Two division instructions mirror multiplication:

  • **div** — unsigned division
  • **idiv** — signed division

The dividend must be in the accumulator pair (RDX:RAX, EDX:EAX, DX:AX, or AH:AL).

After division:

  • Quotient → stored in A-register (AL, AX, EAX, RAX)
  • Remainder → stored in D-register (AH, DX, EDX, RDX)

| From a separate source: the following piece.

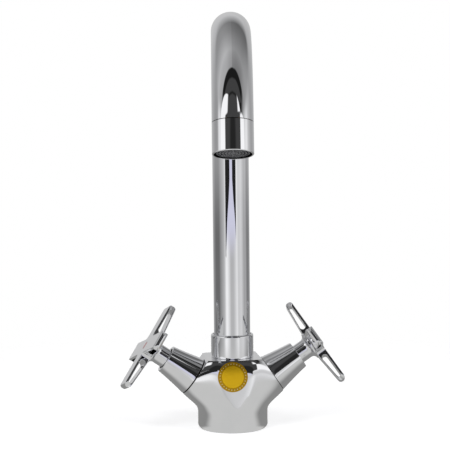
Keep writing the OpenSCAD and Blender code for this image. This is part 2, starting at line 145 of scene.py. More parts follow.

Example (unsigned division)

mov rdx, 0        ; clear upper part
mov rax, 100      ; dividend = 100
mov rbx, 7        ; divisor = 7
div rbx            ; quotient = 14 (RAX), remainder = 2 (RDX)

Example (signed division)

mov rax, -100
cqo                ; extend sign bit from RAX into RDX
mov rbx, 7
idiv rbx           ; quotient = -14, remainder = -2

The **cqo** instruction (convert quadword to octoword) copies the sign bit of RAX into all bits of RDX, preparing the correct signed dividend.

Common pitfalls

  • Before **div/idiv**, always set or extend the upper register correctly (e.g., `xor rdx, rdx` or `cqo`).
  • Dividing by zero raises a CPU exception.
  • Overflow in multiplication affects flags (CF and OF set).

Summary

  • **mul / div** — unsigned
  • **imul / idiv** — signed
  • Use **RDX:RAX** for 64-bit operations
  • Use **cqo** before signed division
  • Check RDX for overflow and remainders

Mastering these ensures correct arithmetic handling for both signed and unsigned integers in x86-64 assembly.